Anticariogenic activity and phytochemical studies of crude extract from some Indian plant leaves.

AIM: The aim was to screen the selected Indian plants for their antibacterial efficacy against four cariogenic bacteria Lactobacillus acidophilus (LA)(Microbial Type Culture Collection [MTCC]-*447), Lactobacillus casei (LC) (MTCC-1423), Streptococcus mutans (SMU) (MTCC-890) and Staphylococcus aureus (MTCC-96). To identify and characterize active principle present in these plants for the treatment of dental caries. MATERIALS AND METHODS: The dried plant leaves materials are extracted by cold extraction using hexane, ethyl acetate, methanol, and distilled water. The solvents were evaporated, and the dried masses were suspended in dimethyl sulfoxide and used for anticariogenic activity by agar well diffusion method. Minimum inhibitory concentration (MIC) was evaluated by two-fold serial broth dilution method. Preliminary phytochemical analysis of effective extract was carried out by thin-layer chromatography (TLC) and bioautography.
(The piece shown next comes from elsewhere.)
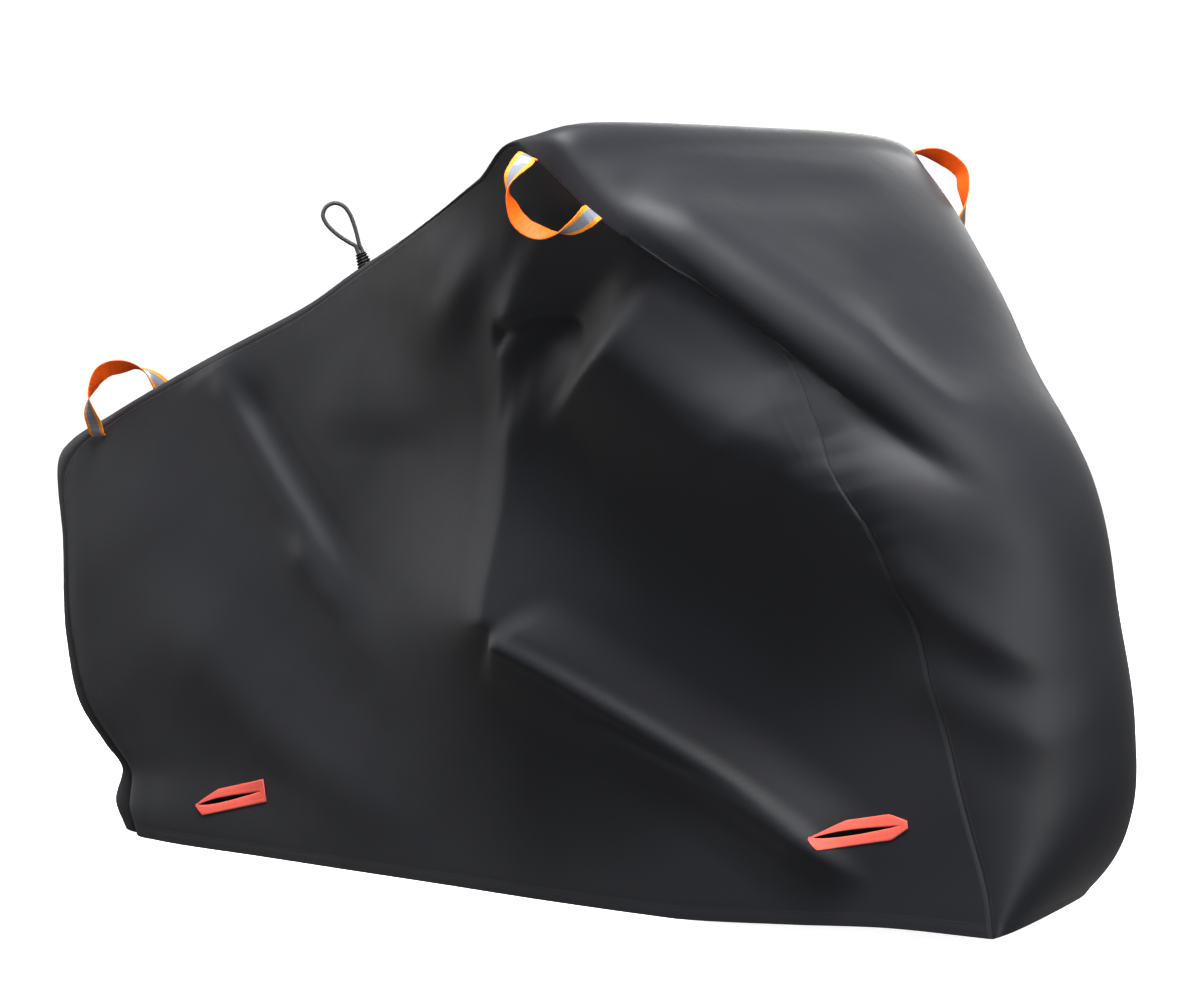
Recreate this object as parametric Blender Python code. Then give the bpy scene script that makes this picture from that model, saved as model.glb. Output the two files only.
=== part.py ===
"""Bicycle cover, draped as it hangs over a bicycle that is left out: three cloth panels, grab loops,
bound lock slots and an elastic cord loop.

Metres, +Z up. +X points to the front wheel, -Y is the right-hand side, the floor is at z = 0.
"""
import math

import bpy
import numpy as np
from mathutils import Matrix, Vector
from mathutils.bvhtree import BVHTree

# ---- driving dimensions -------------------------------------------------------------------------
CLOTH = 0.002                # thickness of the coated cloth with its seam allowances
GAP = 0.0004                 # clear space between pieces that touch
SEAT = 0.0013                # sewn-on strips above the facets of the cloth
PANEL_CELLS = (52, 22)       # cells of a side panel, along and up
CENTRE_CELLS = 8             # cells across the centre panel
QUARTER = math.radians(41.0) # the front right quarter, from which the right-hand folds are seen
WEBBING = (0.025, 0.0016)    # grab loop's strap, width and thickness
BINDING = 0.0015             # thickness of the strip around a lock slot
CORD = 0.005                 # diameter of the elastic cord
KNOT = (0.0115, 0.0075, 0.021, 5)  # wrapped knot: base and top radius, height, turns
KNOT_SIDES = 16              # points around the knot
KNOT_RIB = 0.0012            # depth of the grooves between the knot's turns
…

RESULTS: Ethyl acetate and hexane extract of Eucalyptus globules was found most effective against L. acidophilus with MIC value 31 µg/ml and 62 µg/ml, respectively. Ethyl acetate extracts of Acacia nilotica and methanolic extract of E. globules also exhibited antibacterial activity against SMU and L. casei with MIC value of 50 µg/ml. Qualitative analysis of E. globules revealed the presence of alkaloids, terpenoids, phenolic compounds, and cardiac glycosides. The active principle responsible for the anticariogenic activity from E. globules were separated by TLC and subjected to bioautography using SMU, LA and LC. CONCLUSION: Anticariogenic activity and preliminary phytochemical analysis revealed that E. globule have potential to treat dental caries.

Anticariogenic and phytochemical evaluation of Eucalyptus globules Labill.

In the present study, in vitro anticariogenic potential of ethyl acetate, hexane and methanol and aqueous extracts of plant leaves of Eucalyptus globules Labill. were evaluated by using four cariogenic bacteria, Lactobacillus acidophilus, Lactobacillus casei, Staphylococcus aureus and Streptococcus mutans. Agar well diffusion method and minimum inhibitory concentration (MIC) were used for this purpose. The ethyl acetate extracted fraction of plant leaves showed good inhibitory effects against all selected bacteria. In Eucalyptus globules, hexane and ethyl acetate extracts found highly effective against, Lactobacillus acidophilus with MIC value of 0.031 and 0.062 mg/mL, respectively. Qualitative phytochemical investigation of above extracts showed the presence of alkaloids, phenolic compounds, steroids, cardiac glycosides and terpenes. Based on the MIC value and bioautography, ethyl acetate of plant leaf was selected for further study. Further investigation on the structure elucidation of the bioactive compound using IR, GC-MS and NMR techniques revealed the presence of alpha-farnesene, a sesquiterpene. Eucalyptus globules plant leaf extracts have great potential as anticariogenic agents that may be useful in the treatment of oral disease.